В народных сказках старый царь, захотевший жениться на заморской красавице царевне, добытой Иванушкой-дурачком, выглядит жалким, достойным осмеяния. Но вот сюжет этот в восемнадцатом веке попадает в руки неизвестного придворного перелицовщика, и тот сочиняет сказку о Петре-королевиче.
«Король предложил Прелонзской королевне, что уже столько времени пленяется ее красотою, пылает к ней любовью и имеет намерение вступить с нею в законный брак», – не очень грамотно рассказывается в приспособленной на вкус потребителя галантной подделке.
– Очень хорошо, – говорит королевна. – Я от сего никак не отказываюсь.

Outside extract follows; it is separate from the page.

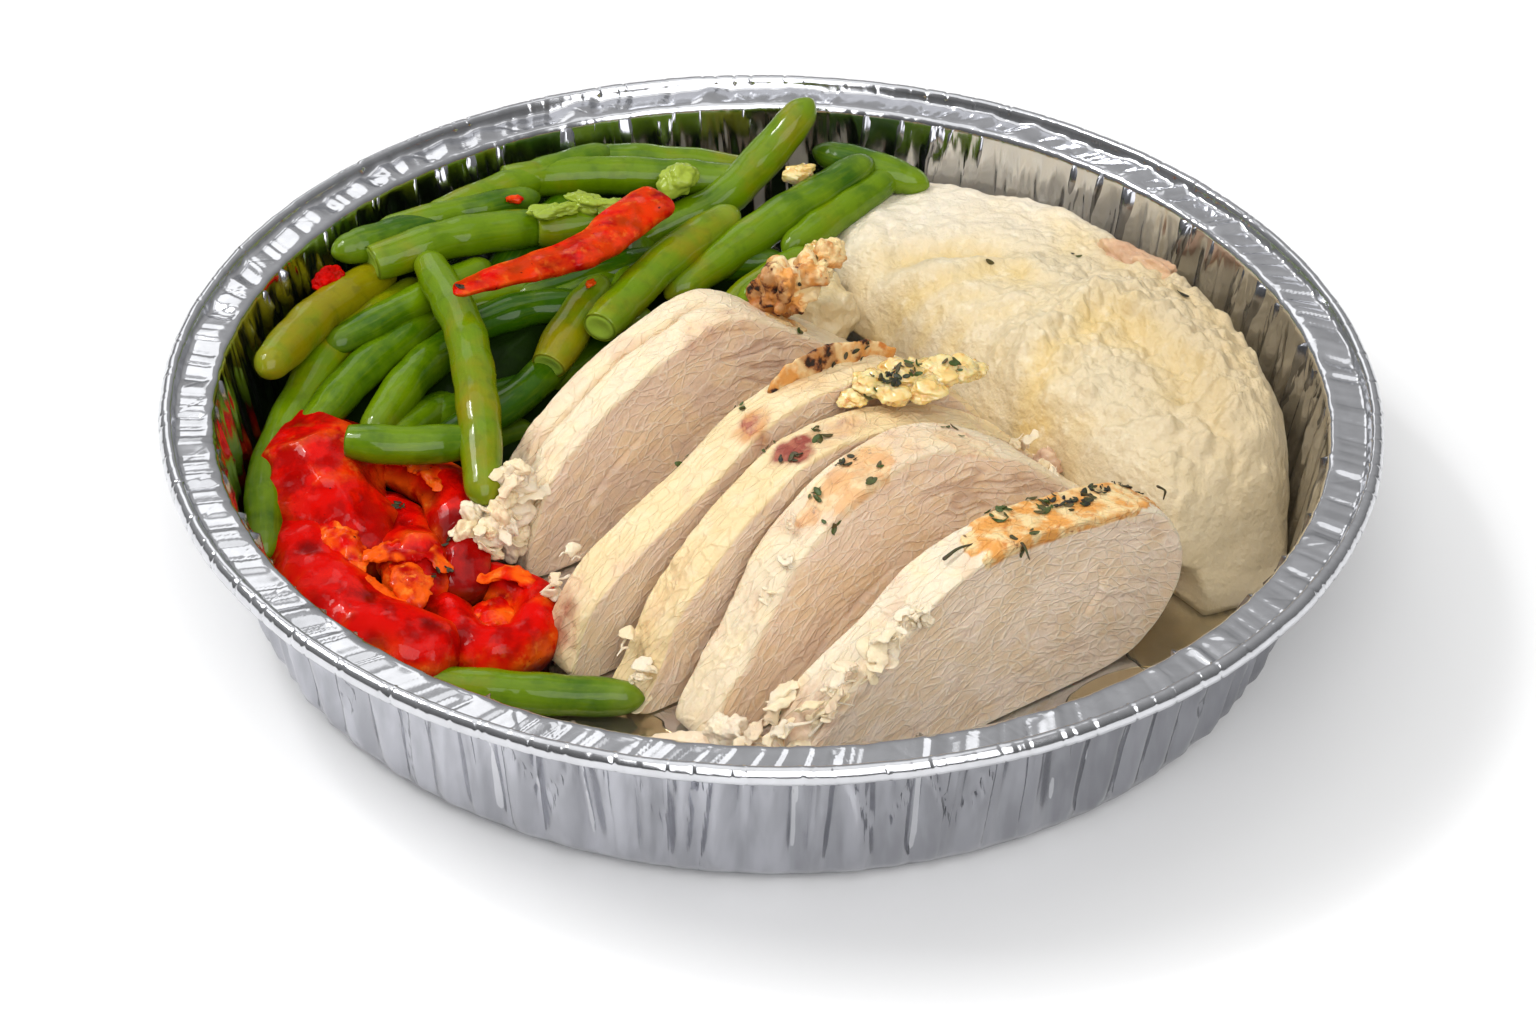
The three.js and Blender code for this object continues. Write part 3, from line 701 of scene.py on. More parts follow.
def slice_skin(cut):
    """Rings run from the heart of the face out to its rim, over the rounded edge, along the outside and
    in again over the back. The faces get muscle fibre: noise drawn out along the grain. The outside gets
    long furrows, and the roasted skin stands a little proud of it with a torn border."""
    outline = curve_through(cut["outline"], SLICE_STEPS, closed=True)
    inward = unit(SLICE_HEART - outline)
    reach = np.linalg.norm(SLICE_HEART - outline, axis=1)
    edge, thick, seed, tear = SLICE_ROUND, cut["thickness"], cut["seed"], cut["tear"]

    share = np.linspace(0, 1, FACE_RINGS + 1)[1:, None] ** 0.85
    face_inset = edge + (1 - share) * (reach - edge)
    bend = np.linspace(0, math.pi / 2, EDGE_RINGS + 1)[1:, None]
    all_round = np.ones((1, SLICE_STEPS))
    rim_inset = edge * (1 - np.sin(bend)) * all_round
    rim_depth = edge * (1 - np.cos(bend)) * all_round
    side_depth = np.linspace(edge, thick - edge, SIDE_RINGS + 2)[1:-1, None] * all_round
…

У Ершова сказка вновь наполняется правдой.
«Бесподобная девица,
Согласися быть царица!
Я тебя едва узрел –
Сильной страстью воскипел...»
А царевна молодая,
Ничего не говоря,
Отвернулась от царя.
И вот другая встреча царя и царевны. Царевна говорит царю:
«Но взгляни-ка, ты ведь сед;
Мне пятнадцать только лет:
Как же можно нам венчаться?
Все цари начнут смеяться,
Дед-то, скажут, внуку взял!»
Царь со гневом закричал:
«Пусть-ка только засмеются –
У меня как раз свернутся:
Все их царства полоню!
Весь их род искореню! ..
Лишь бы только нам жениться».
Говорит ему девица:
«А какая в том нужда,
Что не выйду никогда
За дурного, за седого,
За беззубого такого!»
И царедворцы в сказке Ершова под стать сластолюбивому царю. Угодливые дворяне по поручению царя побежали за Иваном.
Но, столкнувшись все в углу,
Растянулись на полу.
Царь тем много любовался И до колотья смеялся.
А дворяне, усмотри,
Что смешно то для царя,
Меж собой перемигнулись
И вдругбредь растянулись.
Царь тем так доволен был,
Что их шапкой наградил.
Царский спальник хочет любой ценой «уходить» Ивана. Какой путь к этому? Клевета.
Он думает:
«Донесу я в думе царской,
Что конюший государский –
Басурманин, ворожей,
Чернокнижник и злодей;
Что он с бесом хлеб-соль водит,
В церковь божию не ходит...»
Плетка, взятка, неправый суд господствуют тут.
«Но возьми же ты в расчет
Некорыстный наш живот.
Сколь пшеницы мы ни сеем,
Чуть насущный хлеб имеем.
До оброков ли нам тут?
А исправники дерут*, –
жалуются Ивану его братья.
Сказка переносит нас на конный рынок:
Городничий удивился,
Что народ развеселился,
И приказ отряду дал,
Чтоб дорогу прочищал.
«Эй! вы, черти босоноги!
Прочь с дороги! прочь с дороги! –
Закричали усачи
И ударили в бичи.
Эти сцены написаны с натуры.
Об Аракчееве, временщике Александра Первого, жестоком человеке, – до сих пор аракчеевщиной называют тупость, солдафонство, жестокость, – о нем литератор той эпохи П. Анненков писал, что этот всемогущий человек ограничивался только административными
сферами, хозяйничая во всех ведомствах беспрекословно, и мало касался улицы, домашней жизни и обмена мнений, не устанавливая за ними никакого особого надзора. Это уже зависело от свойства его честолюбия и от бедности образования.
При Николае Первом и его главном слуге, начальнике Третьего отделения Бенкендорфе, «соглядатаи», «глазей» проникали во все щелочки, подчиняя себе «улицу, домашнюю жизнь, обмен мнений».
Говоря о росте чиновничества при Николае Первом, историк Василий Осипович Ключевский писал, что Россией правили столоначальники. Можно сказать и так: страной правили столоначальники, жандармы и эти самые «глазей».
Количество судебных дел росло, как снежная лавина. Когда Николай Первый вступил на престол, во всех «служебных местах», пишет тот же Ключевский, числилось два миллиона восемьсот тысяч неоконченных дел, в 1842 году их было уже тридцать три миллиона!
Но пора вернуться из нерадостной жизни в сказку. Полюбуемся, как гордо ведет себя Иван. Царь предлагает ему взять в подчинение «весь конюшенный завод».